* [PATCH 0/2] Fix mmap bugs with sysfs_remove_bin_file
@ 2010-09-20 7:55 Eric W. Biederman
2010-09-20 7:56 ` [PATCH 1/2] sysfs: Fail bin file mmap if vma close is implemented Eric W. Biederman
2010-09-20 7:57 ` [PATCH 2/2] sysfs: only access bin file vm_ops with the active lock Eric W. Biederman
0 siblings, 2 replies; 7+ messages in thread
From: Eric W. Biederman @ 2010-09-20 7:55 UTC (permalink / raw)
To: Greg Kroah-Hartman; +Cc: linux-kernel, Tejun Heo, Hugh Dickins
While reviewing the sysfs mmap code in fs/sysfs/bin.c I found two
rather nasty potential issues.
The first is if one of our wrapped mmap implementations implements
vma->close() we do not call it at sysfs_remove_bin_file time leading
to who knows what carnage.
The second is that we are potentially accessing the wrapped vm_ops
after sysfs_remove_bin_file has completed.

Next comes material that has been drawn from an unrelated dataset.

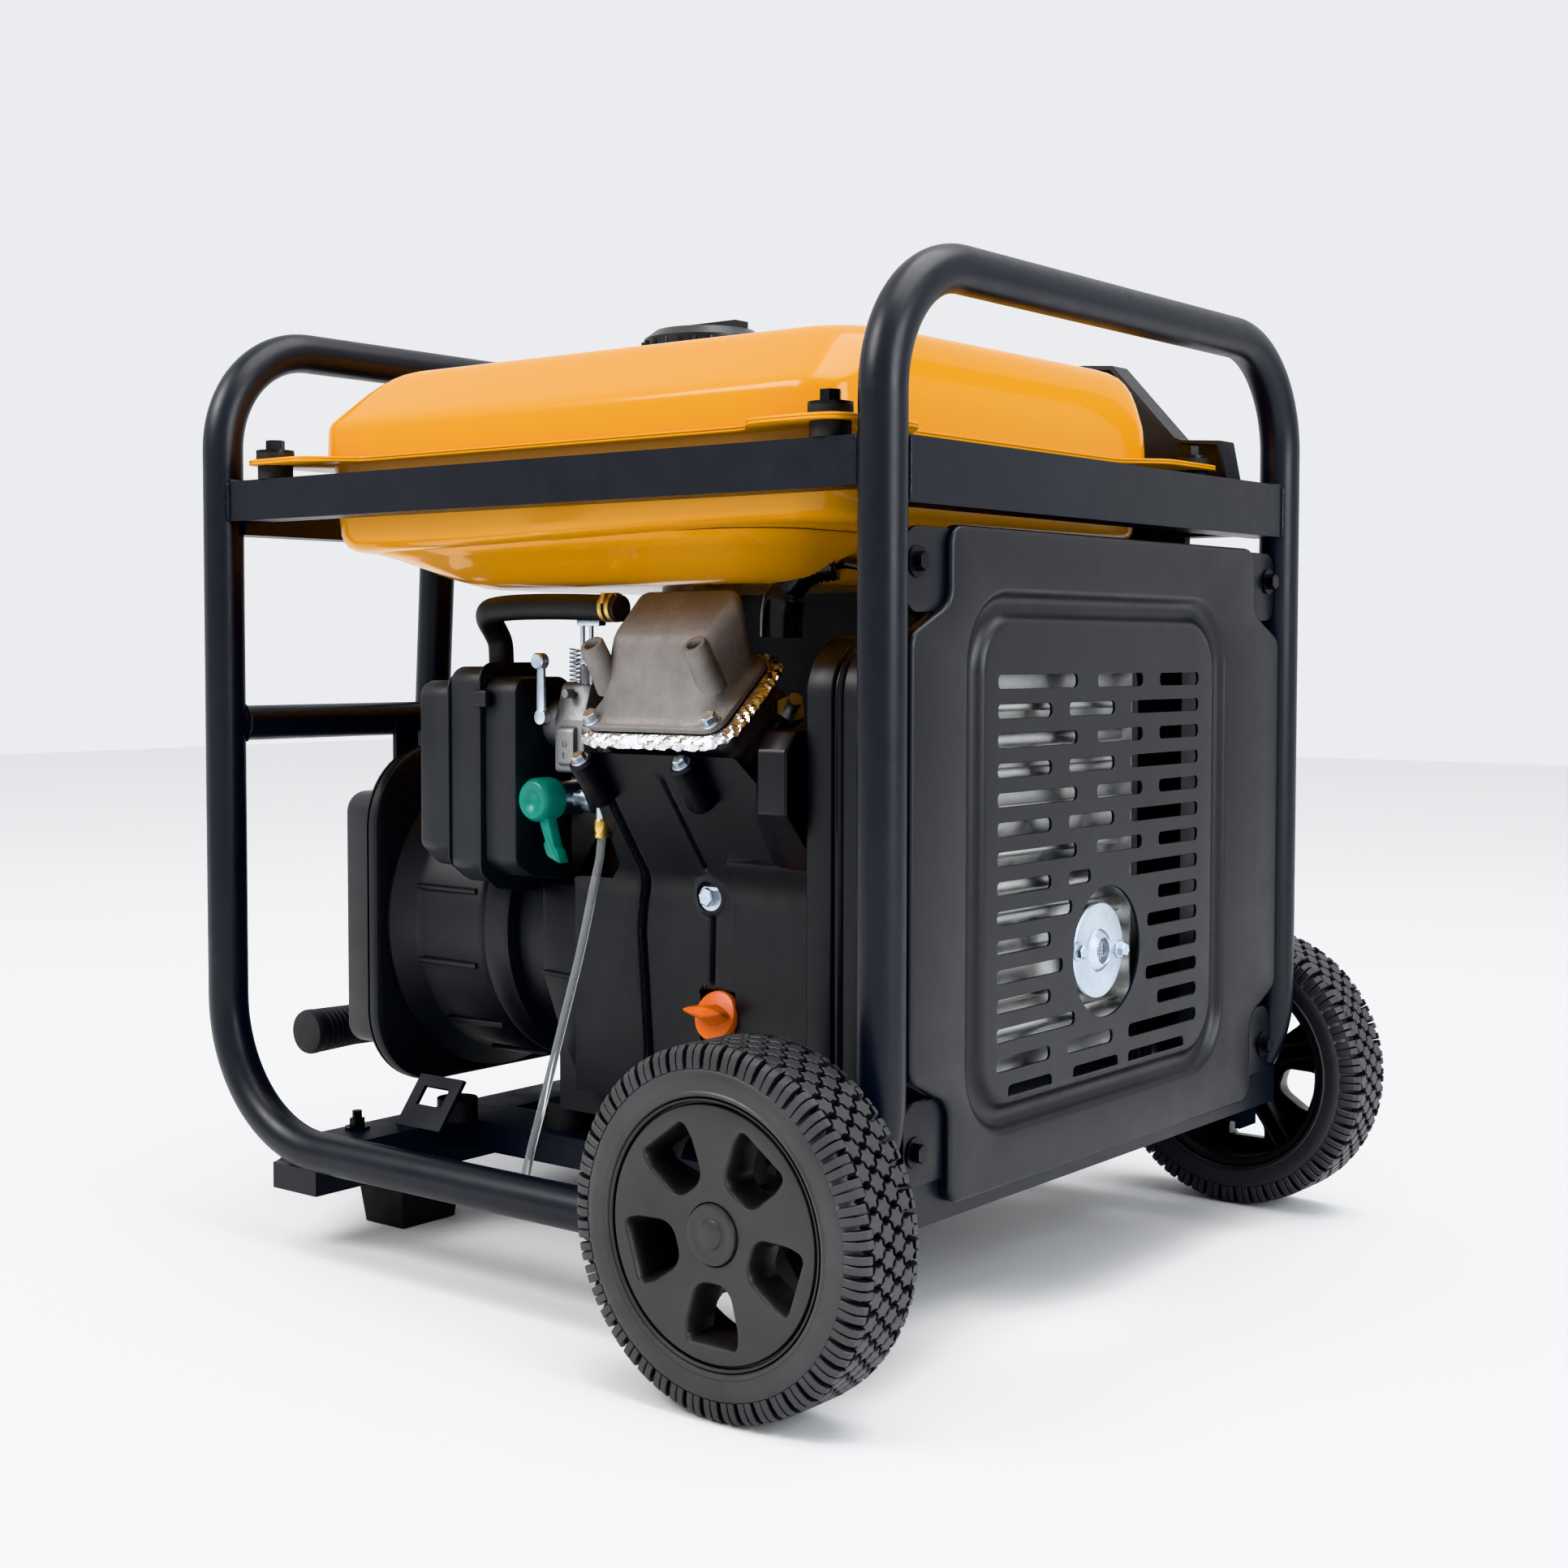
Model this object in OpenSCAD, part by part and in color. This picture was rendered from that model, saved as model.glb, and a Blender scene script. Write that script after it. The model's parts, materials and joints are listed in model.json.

Which could be a problem
if it is a modular user.
I don't know of any real world instances of problems. None of the
bin attribute mmaps functions that I know of today implement a close
method. However it seems prudent to fix these now before we have
track down some mysterious weird failure with hotunplug.
Eric W. Biederman (2):
sysfs: Fail bin file mmap if vma close is implemented.
sysfs: only access bin file vm_ops with the active lock
---
fs/sysfs/bin.c | 68 ++++++++++++++++++++++++++++----------------------------
1 files changed, 34 insertions(+), 34 deletions(-)
^ permalink raw reply [flat|nested] 7+ messages in thread
* [PATCH 1/2] sysfs: Fail bin file mmap if vma close is implemented.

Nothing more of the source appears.